Can I contribute to my TSP after leaving military service?
Generally, if you leave military service and are not a federal civilian employee, you cannot make new contributions directly to your TSP. However, you can leave your money in the TSP, manage your investments within it, and roll over eligible funds from other qualified retirement plans into your TSP.
What are the withdrawal options for TSP and 401k?
Both TSP and 401k plans offer various withdrawal options upon retirement, including lump sums, installment payments, and annuities. The specific rules and penalties for early withdrawals (before age 59½) are generally similar, though TSP has specific rules regarding partial withdrawals and monthly payments.
Are TSP funds diversified enough for my retirement?
Yes, the TSP’s core funds (G, F, C, S, I) and its lifecycle L Funds offer a well-diversified portfolio that covers U.S. large-cap, small-cap, international equities, and bonds, along with a unique risk-free government securities option.
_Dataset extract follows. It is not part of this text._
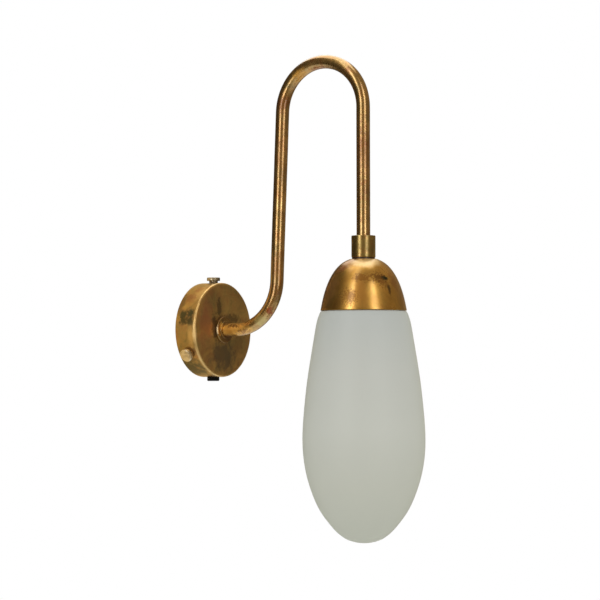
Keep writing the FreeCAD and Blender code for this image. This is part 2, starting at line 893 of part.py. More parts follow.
def holder_body():
    """Lower half of the lampholder: a seat for the contact block and a skirt around the shell."""
    body = drum(holder_radius, holder_foot, holder_split)
    body = body.makeFillet(holder_wall / 2, circles_at(body, holder_radius, holder_foot))
    body = body.cut(drum(holder_bore_radius, block_foot, holder_split + overrun))
    skirt_bore = shell_outer_radius + holder_skirt_gap
    body = body.cut(drum(skirt_bore, holder_foot - overrun, block_foot))
    return body.translated(shade_axis)


def contact_sides():
    return [point(side * contact_offset, 0, 0) for side in (-1, 1)]


def contact_block():
    """Ceramic insert that carries the contacts."""
    insert = drum(holder_bore_radius - seat_gap, block_foot, block_top)
    for place in contact_sides():
        port = drum(contact_port_radius, block_top - contact_port_depth, block_top + overrun, place)
        insert = insert.cut(port)
    return insert.translated(shade_axis)


def contact_screws():
    """Two clamp screws on top of the contact block, one beside each wire."""
    screws = []
    for place in contact_sides():
        base = shade_axis + place + point(0, contact_screw_offset, 0)
        screws.append(drum(contact_screw_radius, block_top, block_top + contact_screw_height, base))
    return Part.makeCompound(screws)


def screw_shell():
    """Plain sleeve that stands for the threaded shell of the lampholder."""
    return ring(shell_outer_radius, shell_inner_radius, block_foot - shell_length, block_foot, shade_axis)


def centre_contact():
    """Springy leaf under the contact block that touches the bulb's tip."""
    half_length = contact_leaf_length / 2
    step = half_length / 2
    top = block_foot
    outer = [
        point(-half_length, 0, top),
        point(-half_length, 0, top - contact_leaf_thick),
        point(-step, 0, contact_top),
        point(step, 0, contact_top),
        point(step, 0, contact_top + contact_leaf_thick),
        point(-step, 0, contact_top + contact_leaf_thick),
        point(-half_length + contact_leaf_thick, 0, top),
    ]
    leaf = Part.Face(Part.makePolygon(outer + outer[0:1])).extrude(point(0, contact_leaf_width, 0))
    leaf.translate(shade_axis - point(0, contact_leaf_width / 2, 0))
    return leaf


# Bulb

def bulb_flank():
    """Outer outline of the bulb's glass, from its base to the edge of the tip."""
    length = bulb_glass_top - bulb_tip
    points = []
    for drop_share, radius_share in bulb_flank_shares:
        points.append(point(bulb_radius * radius_share, 0, bulb_glass_top - length * drop_share))
    return points


def bulb_glass():
    """Thin candle-shaped envelope, open at the top where it enters the base."""
    flank = bulb_flank()
    envelope = pear(flank, bulb_tip)
    inner_flank = moved_in(flank, bulb_wall)
    hollow = pear(inner_flank, bulb_tip + bulb_wall)
    mouth = drum(inner_flank[0].x, inner_flank[0].z - bulb_wall, bulb_glass_top + overrun)
    return envelope.cut(hollow.fuse(mouth)).translated(shade_axis)


def bulb_base():
    """Screw base of the bulb, as a plain thin cup with a rounded crown."""
    cup = drum(bulb_base_radius, bulb_glass_top, bulb_base_top)
    cup = cup.makeFillet(bulb_base_edge_radius, circles_at(cup, bulb_base_radius, bulb_base_top))
    ceiling = bulb_base_top - bulb_base_edge_radius
    cup = cup.cut(drum(bulb_base_radius - bulb_base_wall, bulb_glass_top - overrun, ceiling))
    return cup.translated(shade_axis)


def bulb_contact():
    return drum(bulb_contact_radius, bulb_base_top, contact_top, shade_axis)


def sub_parts():
    """Every sub-part of the lamp by name."""
    parts = {
        "wall_bracket": wall_bracket(),
        "canopy": canopy(),
        "cable_grommet": cable_grommet(),
        "terminal_block": terminal_block(),
        "terminal_screws": terminal_screws(),
        "block_fixing_screws": block_fixing_screws(),
        "root_flange": root_flange(),
        "root_nipple": root_nipple(),
        "root_lock_washer": root_lock_washer(),
        "earth_tag": earth_tag(),
        "root_locknut": root_locknut(),
        "arm_tube": arm_tube(),
        "wire_live": lamp_wire(-1),
        "wire_neutral": lamp_wire(1),
        "wire_earth": wire_earth(),
        "head_collar": head_collar(),
        "collar_washer": collar_washer(),
        "head_nipple": head_nipple(),
        "cap": cap(),
        "cap_locknut": cap_locknut(),
        "gallery_plate": gallery_plate(),
        "gallery_locknut": gallery_locknut(),
        "neck_gasket": neck_gasket(),
        "shade_springs": shade_springs(),
        "glass_shade": glass_shade(),
        "holder_dome": holder_dome(),
        "holder_body": holder_body(),
        "contact_block": contact_block(),
        "contact_screws": contact_screws(),
        "screw_shell": screw_shell(),
        "centre_contact": centre_contact(),
        "bulb_glass": bulb_glass(),
        "bulb_base": bulb_base(),
        "bulb_contact": bulb_contact(),
    }
    for side, angle in side_screw_angles.items():
        parts["canopy_screw_" + side] = side_screw(angle)
    return parts


os.makedirs("parts", exist_ok=True)
for name, shape in sub_parts().items():
    print(name, "solids", len(shape.Solids), "valid", shape.isValid(), "volume", round(shape.Volume, 2))
    shape.exportStep("parts/" + name + ".step")
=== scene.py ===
import logging
import math
from dataclasses import dataclass
from enum import Enum
from typing import Any, Mapping, Sequence

import bpy
import numpy as np
from mathutils import Matrix, Quaternion, Vector


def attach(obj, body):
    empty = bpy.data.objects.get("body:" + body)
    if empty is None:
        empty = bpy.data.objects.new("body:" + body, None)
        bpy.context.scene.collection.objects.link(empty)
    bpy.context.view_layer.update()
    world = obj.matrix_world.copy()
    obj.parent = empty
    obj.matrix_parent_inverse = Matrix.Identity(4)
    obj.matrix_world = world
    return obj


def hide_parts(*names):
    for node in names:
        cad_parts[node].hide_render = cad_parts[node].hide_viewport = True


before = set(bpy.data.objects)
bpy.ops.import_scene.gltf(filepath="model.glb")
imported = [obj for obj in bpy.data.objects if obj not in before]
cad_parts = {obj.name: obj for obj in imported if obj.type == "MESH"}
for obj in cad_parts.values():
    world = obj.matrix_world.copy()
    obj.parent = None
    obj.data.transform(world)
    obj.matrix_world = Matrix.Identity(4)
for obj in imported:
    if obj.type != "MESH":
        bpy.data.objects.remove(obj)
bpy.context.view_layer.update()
log = logging.getLogger("wall_lamp")

MM = 0.001
ORIGIN = Vector((0, 0, 0))
UP = Vector((0, 0, 1))
DOWN = Vector((0, 0, -1))
OUT = Vector((0, -1, 0))
# The shade, the cap and the lampholder hang on this upright axis
SHADE_AXIS = Vector((0, -174.146, 0))

# Short names for types
Point = tuple[float, float]
Range = tuple[float, float]
Triple = tuple[float, float, float]
Stops = Sequence[tuple[float, str]]
Piece = bpy.types.Object
Tree = bpy.types.NodeTree
Node = bpy.types.Node
Source = bpy.types.Node | bpy.types.NodeSocket
Inputs = Mapping[str | int, Any]

# Places of the two colour inputs on a Mix node
MIX_A = 6
MIX_B = 7

# The setting of a Map Range node that eases both ends
SMOOTH = {"interpolation_type": "SMOOTHSTEP"}


# Colours and nodes

def linear(hex_colour: str) -> tuple[float, float, float, float]:
    """Turns an sRGB colour into linear light.

    Args:
        hex_colour: The colour as #rrggbb.

    Returns:
        Red, green, blue and an alpha of one.
    """
    shares = [int(hex_colour[place:place + 2], 16) / 255 for place in (1, 3, 5)]
    red, green, blue = (s / 12.92 if s <= 0.04045 else ((s + 0.055) / 1.055) ** 2.4 for s in shares)
    return red, green, blue, 1.0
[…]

For many investors, this is more than sufficient for comprehensive diversification.
Should I roll my TSP into an IRA?
Rolling your TSP into an IRA provides access to a wider range of investment options and potentially more flexibility. However, you would lose the TSP’s ultra-low fees and the unique G Fund. It’s crucial to compare the fees and investment choices of any prospective IRA with your TSP before making such a move, as it often means higher costs.
What is the “Blended Retirement System” (BRS) and how does it affect my TSP decision?
The Blended Retirement System (BRS) is the current military retirement system for those who entered service after January 1, 2018, or opted into it. It combines a reduced defined-benefit pension with a defined-contribution component (TSP) that includes government matching contributions. If you are under BRS, maximizing your TSP contributions to get the full government match is absolutely essential, as it’s a direct, immediate boost to your retirement savings.